Gallery
All Pictures (40)Biography
Maria Margarete Anna Schell was born in Vienna on January 15, 1926. Her siblings Carl, Maximilian and Immy also worked as actors. Schell went to school in Switzerland and in an Alsatian monastery. After a commercial education, singing instruction and actor's training in Zürich, Schell worked at theatres in Bern and at Vienna"s Kammerspiele. In 1950, she performed as Gretchen in "Faust" on a tour with Albert Bassermann before taking to guest performances in several countries. Already in 1942, Schell starred in her first movie, the Swiss melodrama "Steinbruch", alongside Heinrich Gretler and her mother Margarete Noé von Nordberg. In 1950, she rose to national fame with her performance in "Der Engel mit der Posaune" ("The Angel with the Trumpet"). From then on, she became a star of the German cinema of the Adenauer years, mainly as sensitive woman on the brink of tears.

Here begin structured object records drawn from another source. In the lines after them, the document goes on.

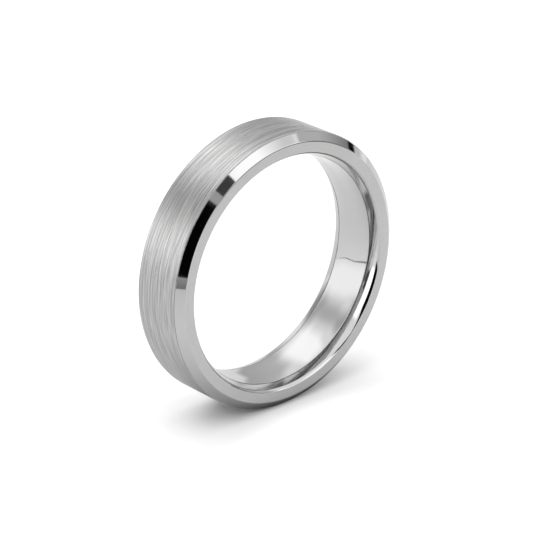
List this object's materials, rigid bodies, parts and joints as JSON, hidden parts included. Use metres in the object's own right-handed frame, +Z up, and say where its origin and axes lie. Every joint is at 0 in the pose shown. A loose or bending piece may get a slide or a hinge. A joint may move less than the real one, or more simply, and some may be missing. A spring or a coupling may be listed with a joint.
{
  "type": "wedding band",
  "caption": "Comfort-fit wedding band with a brushed centre, polished bevelled edges and a polished bore, pressed together from a liner, a centre band and edge rings.",
  "frame": {"origin": "centre of the finger bore, midway between the two side faces", "axes": "+Y along the bore's axis, from the front side face to the rear one; +Z up, with the band standing on its edge"},
  "size_m": [0.0216, 0.005, 0.0216],
  "materials": {
    "polished_liner": "mirror polish",
    "brushed_centre": "fine brushing around the band",
    "polished_edge": "mirror polished bevel and lip, satin side face"
  },
  "bodies": {
    "root": {"comfort_liner": "polished_liner", "brushed_centre_band": "brushed_centre", "front_edge_ring": "polished_edge", "rear_edge_ring": "polished_edge"}
  },
  "joints": []
}
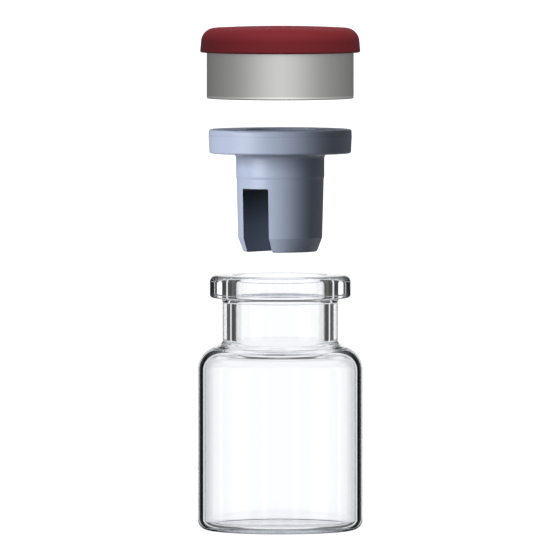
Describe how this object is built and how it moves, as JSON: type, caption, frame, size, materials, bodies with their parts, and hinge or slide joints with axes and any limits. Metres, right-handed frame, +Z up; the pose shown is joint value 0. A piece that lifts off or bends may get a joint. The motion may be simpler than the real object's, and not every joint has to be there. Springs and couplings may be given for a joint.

Alongside Dieter Borsche in "Es kommt ein Tag" ("A Day Will Come") und "Dr. Holl" ("Affairs of Dr. Holl") and O.W. Fischer in "Bis wir uns wiederseh'n", "Der träumende Mund" ("Dreaming Lips") und "Solange du da bist" ("As Long as You're Near Me"), Schell starred as the female part of movie couples.
Schell's first international success was the character role of a head nurse in a military hospital in Helmut Käutner's anti-war movie "Die letzte Brücke" ("The Last Bridge") that won at the Cannes Film Festival in 1954. In 1956, Schell won the "Coppa Volpi" for the title role of a laundress in René Clément's naturalistic adaptation of Zola's play "Gervaise". From 1957 on, she starred in several MGM productions of best-selling novels, like in Richard Brook's "The Brothers Karamazov" with Yul Brynner, or John Frankenheimer's two-part TV drama "For Whom the Bell Tolls". She then played with Glenn Ford in "Cimarron", as well as with Gary Cooper in "The Hanging Tree". Furthermore she starred in films by Philippe de Broca, Claude Chabrol, or Jacques Rouffio.
Besides her movie career, Schell still managed to perform on stage in France, Switzerland, Germany and Austria where she performed at the 1955 and 1979 Salzburger Festspiele. From the 1970s on, Schell was mainly to be seen in American and German TV productions. In 1977, she was awarded with the Filmband in Gold for her long-time, exceptional work in German cinema. Her last major movie was "Die Spaziergängerin von Sans Souci" ("The Passerby") in 1981.
During the 1990s, Schell's private life became the centre of public attention. After a suicide attempt in 1991 and a series of cerebral apoplexies she completely withdrew from public activities. In 1997, Schell was discharged from an alleged act of bankruptcy. In February 2002, she made her last public appearance in Vienna at the premiere of Maximilian Schell's portrait "Meine Schwester Maria" ("My Sister Maria").
Maria Schell died on April 26, 2005, at the age of 79 at her Carinthian hill farm.